First, let's look at the version that follows straight from the template for a non-empty list of numbers:

     (define (max-list1 a-nelon)
        (cond
           [(empty? (rest a-nelon))
            (first a-nelon)]
           [else
            (cond
                [(> (first a-nelon) (max-list1 (rest a-nelon)))
                 (first a-nelon)]
                [else
                 (max-list1 (rest a-nelon))]))

To do: Use this code on some examples, including some longer lists.

Q: Observe that each call to max-list1 makes at most two natural recursive calls. Can you describe at most how many times max-list1 is called in total in relation to the length of a-nelon?

Version 2

You should have noticed that the first version can be rather slow. The basic problem is that each call to the function can make at most two natural recursive calls. Using local, we can reduce this to one natural recursive call.

Stylistically, the first version violates our rule against duplicating code. Using local will give us a nice way to avoid this, improving code legibility.

     (define (max-list2 a-nelon)
        (cond
           [(empty? (rest a-nelon))
            (first a-nelon)]
           [else
            (local [(define max-rest-list (max-list2 (rest a-nelon)))]
               (cond
                   [(> (first a-nelon) max-rest-list)
                    (first a-nelon)]
                   [else
                    max-rest-list]))

Here, we compute the maximum of the rest of the list once before the cond and remember the result by giving it a name. In the cond, we just use this value instead of recomputing it. This is an improvement in both style and efficiency.

To do: Use this code on the same examples as before. Compare your results.

Q: Observe that each call to max-list2 makes at most one natural recursive calls. Can you describe at most how many times max-list2 is called in total in relation to the length of a-nelon? Why is it more than twice as fast?

Versions 3 and 4

The outer cond's whole else branch is just computing the maximum of two values. That's a common operation that may occur elsewhere in other functions.

To do: Write a function max : number number -> boolean that returns the maximum of the two given numbers. Rewrite both max-list1 and max-list2 to use max, calling the new functions max-list3 and max-list4. (max is predefined in DrScheme, but we'll ignore that.)

To do: Compare the efficiency and style of these new versions. What is the advantage, if any, of using local in this context?

Version 5

Maybe we don't want anyone else to use max after all. For example, what if several people are writing pieces of a large program. While you have written your function max to compute the maximum of two numbers, a coworker has written a function max to find the employee record with the largest salary.

We would like to avoid such confusion by ensuring that only you can use your max. We can do this using local -- making this helper function local to the main function. For example, modifying version 3, we can obtain the following:

     (define (max-list5 a-nelon)
        (local [(define (max m n)
                   (cond [(> m n) m]
                         [else       n]))]
           (cond
              [(empty? (rest a-nelon))
               (first a-nelon)]
              [else
               (max (first a-nelon) (max-list5 (rest a-nelon)))])))

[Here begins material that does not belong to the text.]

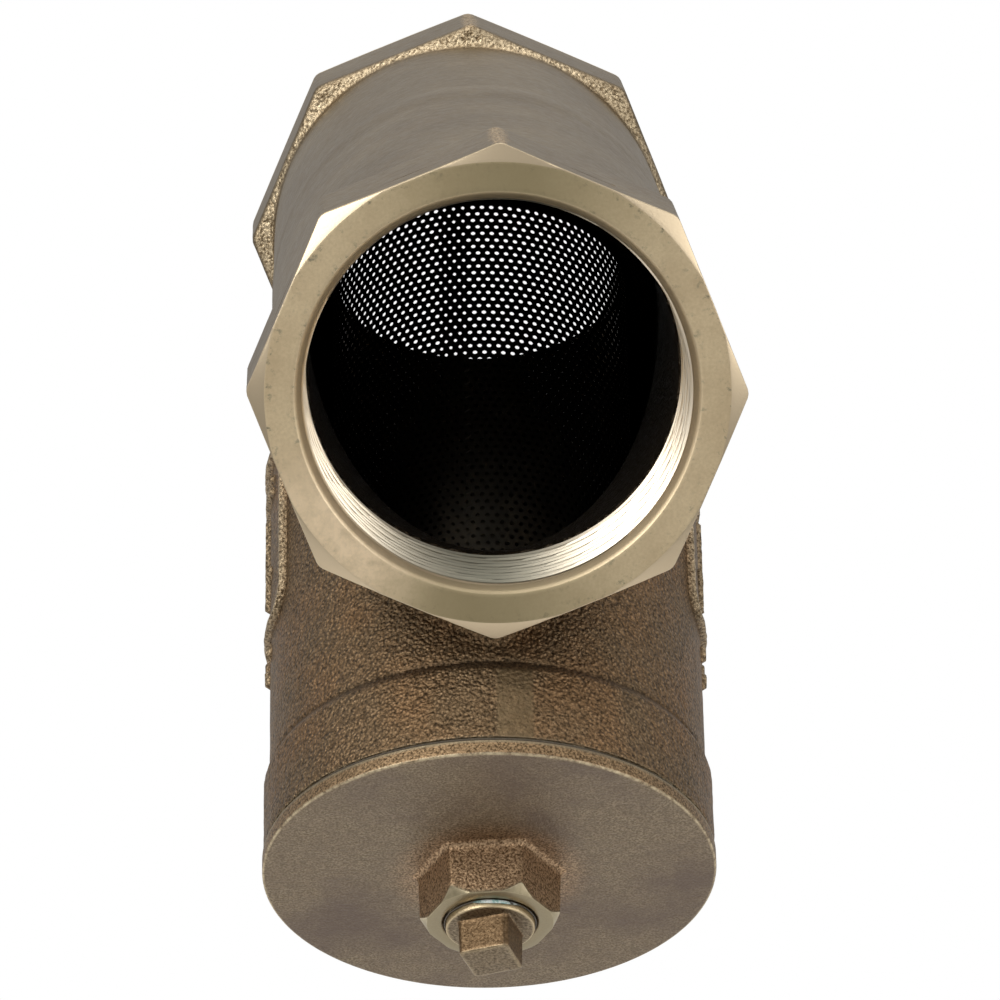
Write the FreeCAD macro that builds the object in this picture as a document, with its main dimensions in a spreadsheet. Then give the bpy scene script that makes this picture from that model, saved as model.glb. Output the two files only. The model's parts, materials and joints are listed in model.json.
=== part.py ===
"""A cast bronze Y strainer with threaded ports, for two inch pipe.

The run lies along Y: the origin is the middle of the inlet port's face, the
inlet opens towards +Y and the outlet towards -Y. The leg comes down and back
towards the outlet, and holds a perforated screen under a screwed cap. A small
square-headed plug in the cap's hexagonal boss drains the dirt.
"""
import FreeCAD, Part
import math
import os
import sys

import Sketcher

SHEET = "dims"
ROUGH_RADIUS = 50.0

# alias, millimetres or degrees, what it is
DIMENSIONS = [
    ("body_length", 178.0, "port face to port face"),
    ("port_flats", 69.85, "across the flats of the octagonal port ends"),
    ("port_face_circle", 70.0, "diameter where the face meets its chamfer"),
    ("port_chamfer_depth", 1.2, "depth of the chamfer at the octagon's corners"),
    ("outlet_octagon", 22.0, "length of the octagon at the outlet"),
    ("inlet_octagon", 20.0, "length of the octagon at the inlet"),
    ("shoulder_length", 3.0, "slope from an octagon's corners to the round run"),
    ("shoulder_overlap", 0.7, "how far that slope runs on into the round run"),
    ("run_diameter", 68.4, "outside of the round run"),
    ("run_inset", 10.0, "port face to the run's end, inside the octagon"),
    ("thread_bore", 57.7, "bore of the pipe thread, at its middle"),
    ("thread_depth", 20.5, "face to the inner end of the thread"),
    ("mouth_diameter", 61.1, "countersink at the face"),
    ("mouth_depth", 1.0, "depth of that countersink"),
    ("inlet_bore", 52.0, "cored passage from the inlet to the seat"),
    ("chamber_bore", 56.8, "cored chamber round the screen"),
    ("leg_angle", 45.0, "leg to run"),
    ("junction_from_inlet", 82.4, "inlet face to where the leg's axis crosses the run's"),
    ("leg_diameter", 68.0, "outside of the leg"),
    ("collar_diameter", 69.8, "outside of the collar at the leg's end"),
    ("collar_start", 94.3, "junction to the collar"),
    ("leg_end", 107.5, "junction to the collar's machined end"),
    ("cap_bore", 60.1, "threaded bore that takes the cap"),
    ("cap_bore_start", 93.5, "junction to the inner end of that bore"),
    ("seat_above", 1.7, "junction back to the chamber side of the seat wall"),
    ("seat_wall", 2.5, "thickness of the seat wall"),
    ("seat_recess", 49.8, "recess that takes the screen's upper end"),
    ("seat_recess_depth", 1.9, "depth of that recess"),
    ("seat_hole", 47.2, "hole from the inlet into the screen"),
    ("screen_diameter", 48.0, "outside of the rolled screen"),
    ("screen_sheet", 0.6, "thickness of the screen sheet"),
    ("screen_lap", 11.0, "angle that the lap seam covers"),
    ("screen_seam_turn", 97.8, "angle from +X to the start of the lap seam"),
    ("screen_top_above", 3.5, "junction back to the screen's upper end"),
    ("screen_bottom", 100.5, "junction to the screen's lower end"),
    ("gasket_sheet", 0.5, "thickness of the cap's gasket"),
    ("gasket_outside", 69.2, "outside diameter of the gasket"),
    ("gasket_inside", 60.8, "inside diameter of the gasket"),
    ("cap_diameter", 70.2, "outside of the cap's flange"),
    ("cap_flange", 2.7, "thickness of the cap's flange"),
    ("cap_spigot", 60.0, "outside of the cap's threaded spigot"),
    ("cap_spigot_length", 11.1, "length of the spigot below the flange"),
    ("cap_pocket", 49.8, "pocket that takes the screen's lower end"),
    ("cap_pocket_floor", 100.6, "junction to the step that the screen stands on"),
    ("cap_sump", 44.0, "sump inside the cap"),
    ("cap_sump_floor", 104.4, "junction to the sump's floor"),
    ("boss_flats", 18.9, "across the flats of the cap's hexagonal boss"),
    ("boss_height", 8.7, "boss above the cap's face"),
    ("boss_turn", 5.2, "angle that the boss is turned"),
    ("boss_face_circle", 19.4, "diameter where the boss's face meets its chamfer"),
    ("boss_chamfer_depth", 1.5, "depth of the chamfer at the boss's corners"),
    ("plug_bore", 13.86, "tapped hole for the plug"),
    ("plug_countersink", 15.0, "countersink of that hole"),
    ("plug_countersink_depth", 0.6, "depth of that countersink"),
    ("plug_diameter", 13.7, "outside of the plug's threaded shank"),
    ("plug_proud", 1.1, "plug's shoulder above the boss's face"),
    ("plug_shank", 11.0, "length of the plug's shank"),
    ("plug_nose_chamfer", 0.8, "chamfer at the plug's inner end"),
    ("plug_head", 8.1, "side of the plug's square head"),
    ("plug_head_height", 5.7, "head above the plug's shoulder"),
    ("plug_turn", 20.2, "angle that the head is turned"),
    ("sealant_width", 0.34, "width of the sealant bead"),
    ("sealant_outside", 14.4, "outside diameter of the sealant bead"),
    ("sealant_sunk", 0.1, "start of the sealant bead below the boss's face"),
    ("sealant_height", 0.7, "height of the sealant bead"),
    ("pad_height", 1.0, "raised panel above the leg's side"),
    ("pad_width", 27.0, "width of the raised panel"),
    ("pad_start", 36.0, "junction to the panel's upper end"),
    ("pad_end", 69.0, "junction to the panel's lower end"),
    ("overlap", 1.0, "how far a shape runs past the one that it joins or cuts"),
]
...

To do: Compare the style and efficiency to previous versions.

We could, of course, modify the fourth version in the same way. But we don't bother, because as you should have discovered, there's no point in using a local in the cond branch when using a helper function to do all the work.

Version 6

Let's put local aside for a minute. In class, you saw the following function (here using its usual name):

     (define (foldr combinef base l)
        (cond
           [(empty? l) base]
           [else       (combinef (first l)
                                 (foldr combinef base (rest l)))]))

To do: Write a version of max-list using this. This should be very straightforward after the class examples.

In summary

We've seen many ways of writing this one function. The most straightforward way, strictly following the template, is inefficient and has a stylistic problem. Both can be improved with the use of either local or a helper function in several different ways. Which solution is best depends on the context, and deciding which to use is a skill to be developed by a computer scientist.

Big-O notation

When describing the efficiency of the above functions, you might have said something like

"max-list1 can call itself recursively at most 2ⁿ times if n is the length of a-nelon."
"max-list2 can call itself recursively at most n times if n is the length of a-nelon."

(At least, these are the correct answers.)

This kind of statement is very common, and we have a shorter and more precise notation for it:

max-list1 is in O(2ⁿ)
max-list1 is in O(n)

There are some advantages of this notation, aside from its brevity.

The big-O stands for "order of magnitude", and lets us ignore unimportant details like constants:
O(n) = O(n + 10) = O(3n - 9)

or, more generally, smaller factors:

O(n²) = O(n² + 3n + 4)
It can describe not just how many recursive function calls there are, but how much time is used by the whole computation. Here, this would also count how many times conditions are tested, selectors are used, etc. However, in this example, all of those are already counted, since we ignore constant factors.

(Note: big-O notation is useful for more than just describing time of execution.)